No the US has no mechanism for resolving this.

That's a consequence of two things that are distinct about the US system (compared with the Westminster and similar systems)

  1. The system where all budgets must be approved by both chambers of the legislature and the President, with no built in mechanism for resolving disputes. Coupled with an alternating electoral schedule, this makes it likely that the two chambers will be dominated by different, often opposed, parties, with no incentive for compromise.
  2. The fixed electoral schedule. This essentially prevents a deadlock from being taken to the people, as well as permitting a legislature that has lost the confidence of the people to continue until the next scheduled election.
  • 1
    Actually, the president is supposed to be that built in mechanism for resolving disputes. He is supposed to bring both sides to the table to negotiate in good faith to come up with a win-win compromise. Out of all the members of congress, the president is the ONLY person elected to represent ALL OF THE PEOPLE. That is why he is supposed to be the middleman, in addition to he is supposed to be the country's leader.
    – Dunk
    Commented Oct 14, 2013 at 18:14
  • @Dunk If you read the constitution you will find the President has absolutely no power at all to resolve disputes between Congress. Commented Oct 15, 2013 at 13:18
  • @DJ:I never said anything about the Constitution and neither did your post. History has shown that when congress is infighting that it is the president who has to be the adult and get things back on track. That is what leaders do.
    – Dunk
    Commented Oct 15, 2013 at 14:59
  • The question was about a built in mechanism. Commented Oct 15, 2013 at 15:04
  • 2
    Dunk, this has really stopped being about the question and started being about your personal opinion. Commented Oct 16, 2013 at 16:22

As DJClayworth correctly points out, there is no mechanism for forcing a resolution. But there are mechanisms for making a shutdown extremely unpleasant for Congress, ideally to the point that they pass a budget notwithstanding their political differences.

For starters, Article I Section 5 of the US Constitution provides that:

Each House shall be the judge of the elections, returns and qualifications of its own members, and a majority of each shall constitute a quorum to do business; but a smaller number may adjourn from day to day, and may be authorized to compel the attendance of absent members, in such manner, and under such penalties as each House may provide.


Neither House, during the session of Congress, shall, without the consent of the other, adjourn for more than three days, nor to any other place than that in which the two Houses shall be sitting.
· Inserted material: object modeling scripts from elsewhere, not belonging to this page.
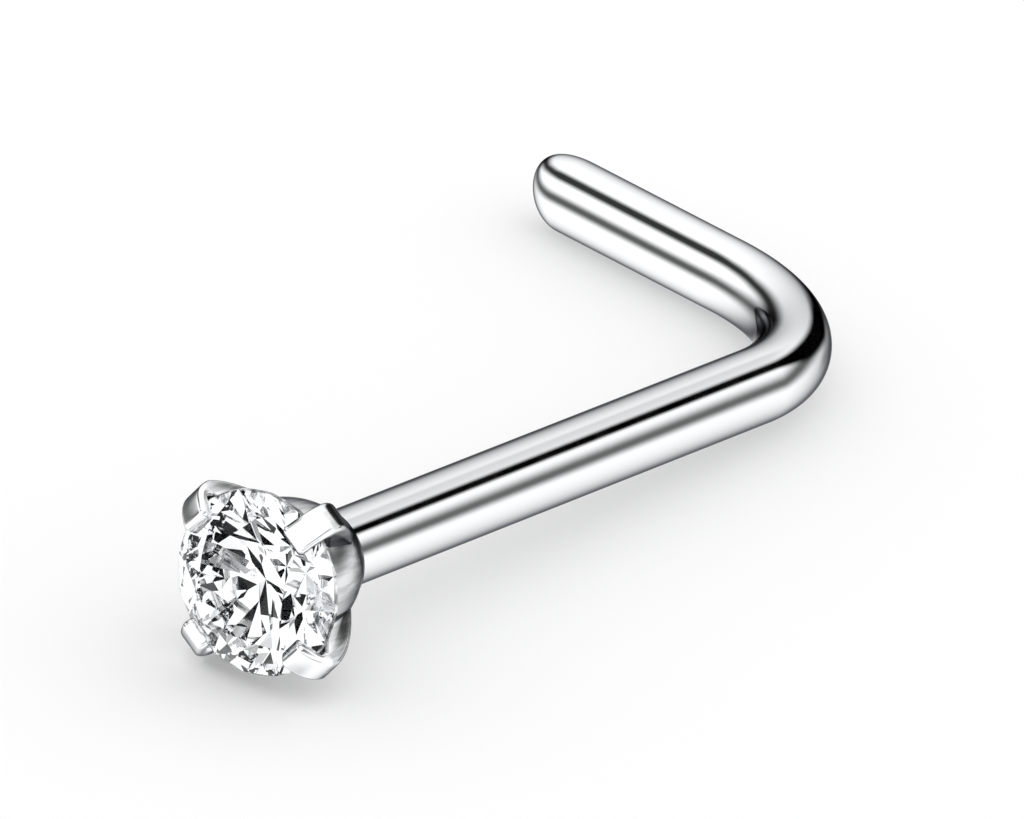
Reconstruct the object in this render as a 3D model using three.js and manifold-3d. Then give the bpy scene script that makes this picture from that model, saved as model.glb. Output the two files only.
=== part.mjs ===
// A nose stud: a round brilliant stone in a four-prong cup, on a wire post that is bent into an L.
// Millimetres, +Z up. The stud lies on its side on the plane z = 0, with the post along X and the
// stone facing -X. The origin is the middle of its footprint.

import * as THREE from "three";
import { mergeVertices } from "three/addons/utils/BufferGeometryUtils.js";
import Module from "manifold-3d";

const wasm = await Module();
wasm.setup();

// The wire: 22 gauge, with its straight lengths measured to where the two centrelines cross
const WIRE_DIAMETER = 0.64;
const POST_LENGTH = 7.7; // from the back of the setting
const TAIL_LENGTH = 3.72; // to the end of the tip
const BEND_RADIUS = 1.85; // of the centreline
const BEND_ANGLE = 100; // degrees, on the inside of the L
const TIP_LENGTH = 0.4; // of the polished round end
const TIP_LEAN = 0.1; // how far the round end leans off the centreline
const TIP_ROOT = 0.08; // how far the end reaches into the wire that carries it

// The stone: a round brilliant
const STONE_DIAMETER = 1.53;
const TABLE_DIAMETER = 0.88; // across the corners of the flat top
const GIRDLE_THICKNESS = 0.045;
const CROWN_ANGLE = 34.5; // degrees
const PAVILION_ANGLE = 40.8; // degrees
const STAR_REACH = 0.5; // share of the way from table to girdle
const LOWER_HALF_REACH = 0.78; // share of the way from girdle to point
const STONE_TURN = 14; // degrees, of the facets against the prongs

// The setting: a hollow cup with four prongs that fold over the stone's edge
const SETTING_DEPTH = 0.87; // from the middle of the girdle to the flat back
const RIM_INSET = 0.135; // how far the cup's side lies inside the girdle
const CUP_WALL = 0.12;
const CUP_FLOOR = 0.13;
const BACK_RADIUS = 0.42; // of the flat back
const SIDE_STRAIGHT = 0.6; // share of the side's depth over which it keeps its direction
const SIDE_TUCK_OUT = 0.55; // how far out and up the side is pulled before it meets the back,
const SIDE_TUCK_UP = 0.22; // as shares of its own width and depth
const PRONG_COUNT = 4;
const PRONG_TIP_WIDTH = 0.26;
const PRONG_FOOT_WIDTH = 0.34;
const PRONG_DEPTH = 0.64; // from the middle of the girdle to its foot in the cup's wall
const PRONG_STAND_OUT = 0.15; // past the girdle
const PRONG_TAPER = 0.07; // how far its outside has drawn in halfway down
const PRONG_COVER = 0.13; // thickness over the crown
const PRONG_ROUNDING = 0.18; // how far the rounding over its shoulder reaches
const PRONG_OVERLAP = 0.17; // how far it reaches in over the stone
const PRONG_EDGE = 0.045; // the softened edge
const HEAD_TURN = 10; // degrees, of the prongs about the post

const STONE_GAP = 0.012; // between the stone and its metal

// How finely round shapes are faceted
const WIRE_SIDES = 24;
const WIRE_STEPS = 72;
const CUP_SIDES = 64;
const CURVE_STEPS = 10;

const radians = THREE.MathUtils.degToRad;
const wireRadius = WIRE_DIAMETER / 2;
const stoneRadius = STONE_DIAMETER / 2;

// Solids and meshes

// A closed geometry as a solid that can be joined and cut.
function solidOf(geometry) {
  const bare = geometry.index ? geometry.toNonIndexed() : geometry.clone();
  bare.deleteAttribute("normal");
  bare.deleteAttribute("uv");
  const merged = mergeVertices(bare, 1e-5);
  const index = merged.index.array;
  const kept = [];
  for (let i = 0; i < index.length; i += 3) {
    const [a, b, c] = index.subarray(i, i + 3);
    if (a !== b && b !== c && c !== a) kept.push(a, b, c);
  }
  return new wasm.Manifold(
    new wasm.Mesh({
      numProp: 3,
      vertProperties: merged.attributes.position.array,
      triVerts: new Uint32Array(kept),
    }),
  );
}

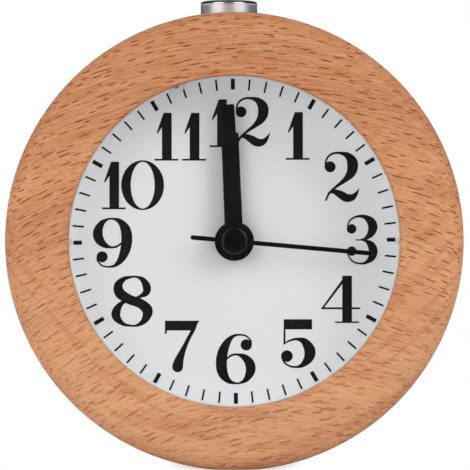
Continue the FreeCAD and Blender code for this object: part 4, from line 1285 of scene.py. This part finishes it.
# %% Surroundings
PANEL_START, PANEL_END = (0.32, 0.50), (0.89, 0.94)
OVERHEAD = (0.25, 0.55)
world = bpy.data.worlds.new("surroundings")
bpy.context.scene.world = world
world.use_nodes = True
tree = world.node_tree
tree.nodes.clear()
_, y, z = split(Wire(add_node(tree, "ShaderNodeTexCoord"), "Generated"))
ahead = y * -1.0
panels = (ahead.ramp(*PANEL_START) - ahead.ramp(*PANEL_END)) * (1.0 - z.ramp(*OVERHEAD))
mirrored = mix_colour(panels, (0.04, 0.04, 0.04), (1.60, 1.60, 1.61))
path = add_node(tree, "ShaderNodeLightPath")
soft = mix_colour(Wire(path, "Is Glossy Ray"), (0.62, 0.625, 0.63), mirrored)
seen = mix_colour(Wire(path, "Is Camera Ray"), soft, (1.0, 1.0, 1.0))
back = add_node(tree, "ShaderNodeBackground", {"Color": seen, "Strength": 1.0})
add_node(tree, "ShaderNodeOutputWorld", {"Surface": Wire(back)})
print("surroundings have", len(tree.nodes), "nodes")

# %% [markdown]
# ## Lights
# Five large soft lamps: the main one high on the right, a weaker one on the left, a faint one
# overhead, one far to the left for the case's edge, and one behind for the rim. None of them
# shows in a reflection, where its shape would look like a window.

# %% Lights
AIM = Vector((0.0, 0.0, AXIS_Z))
# name, place, width and height in metres, and power in watts
LAMPS = (
    ("key_right", (0.60, -0.66, 0.52), (0.45, 0.55), 2.9),
    ("fill_left", (-0.36, -0.74, 0.20), (0.40, 0.50), 1.2),
    ("top_soft", (0.0, 0.05, 0.95), (0.7, 0.5), 0.6),
    ("side_left", (-0.80, -0.24, 0.12), (0.40, 0.50), 1.0),
    ("rim_back", (-0.35, 0.80, 0.55), (0.6, 0.5), 2.0),
)
for name, place, size, power in LAMPS:
    data = bpy.data.lights.new(name, "AREA")
    data.shape = "RECTANGLE"
    data.size, data.size_y = size
    data.energy = power
    lamp = bpy.data.objects.new(name, data)
    lamp.visible_glossy = False
    lamp.location = place
    lamp.rotation_euler = (AIM - Vector(place)).to_track_quat("-Z", "Y").to_euler()
    bpy.context.scene.collection.objects.link(lamp)
print(len(LAMPS), "lamps")

# %% [markdown]
# ## Camera
# The clock is seen straight from the front, from far enough for its depth to hide behind its
# face. The lens's shift puts the case a little below the middle, and the button meets the top
# edge of the picture.

# %% Camera
CAMERA_AWAY = 650 * MM
camera_data = bpy.data.cameras.new("camera")
camera_data.sensor_width = 36.0
camera_data.lens = 255.3
camera_data.shift_x, camera_data.shift_y = 0.00138, 0.01319
camera_data.clip_start, camera_data.clip_end = 0.01, 20.0
camera = bpy.data.objects.new("camera", camera_data)
camera.location = (0.0, FACE_Y - CAMERA_AWAY, AXIS_Z)
camera.rotation_euler = (math.pi / 2, 0.0, 0.0)
bpy.context.scene.collection.objects.link(camera)
bpy.context.scene.camera = camera
bpy.context.scene.view_settings.view_transform = "Standard"
print("camera is", CAMERA_AWAY, "m from the clock's face")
Additionally, Article II Section 3 provides:

[The President] shall from time to time give to the Congress information of the state of the union, and recommend to their consideration such measures as he shall judge necessary and expedient; he may, on extraordinary occasions, convene both Houses, or either of them, and in case of disagreement between them, with respect to the time of adjournment, he may adjourn them to such time as he shall think proper; he shall receive ambassadors and other public ministers; he shall take care that the laws be faithfully executed, and shall commission all the officers of the United States.

The combined effect of these clauses is to prevent either House of Congress from adjourning without the consent of both the President and the other house. If a recalcitrant Congress refuses to pass a budget and purports to adjourn, the President can forcibly reconvene them.

Depending on the procedural rules of each house and the degree to which their respective members want to pass a budget, it is also possible to compel the attendance of individual Senators and Representatives, in the event their absence prevents passage of a bill. The Senate, for example, allows this by simple majority of "the Senators present". That has actually happened on multiple occassions.

With these mechanisms, individual concerned Congresspeople and/or the President can very well "lock Congress in a room" until they pass a budget. This does not, of course, guarantee a budget, but it does make one substantially more likely as time elapses, approval ratings fall, and Congress gets progressively more desperate to see the light of day again (or at least, to start campaigning about how the shutdown is the other party's fault). In this respect, it is vaguely similar to a Papal conclave.

The Federal government has not yet needed to take such drastic measures as these to pass a budget, in part because it is undignified for both the President and Congress. However, a similar sequence of events has recently happened at least once at the state level: In 2009, New York managed to completely bugger up control over its Senate, and the governor resorted to calling special sessions and even temporarily withholding the Senators' pay(!). It does not seem to have worked particularly well in this instance, though. The Senators for each party convened separate sessions, refused to recognize each other, and then immediately adjourned for lack of quorum.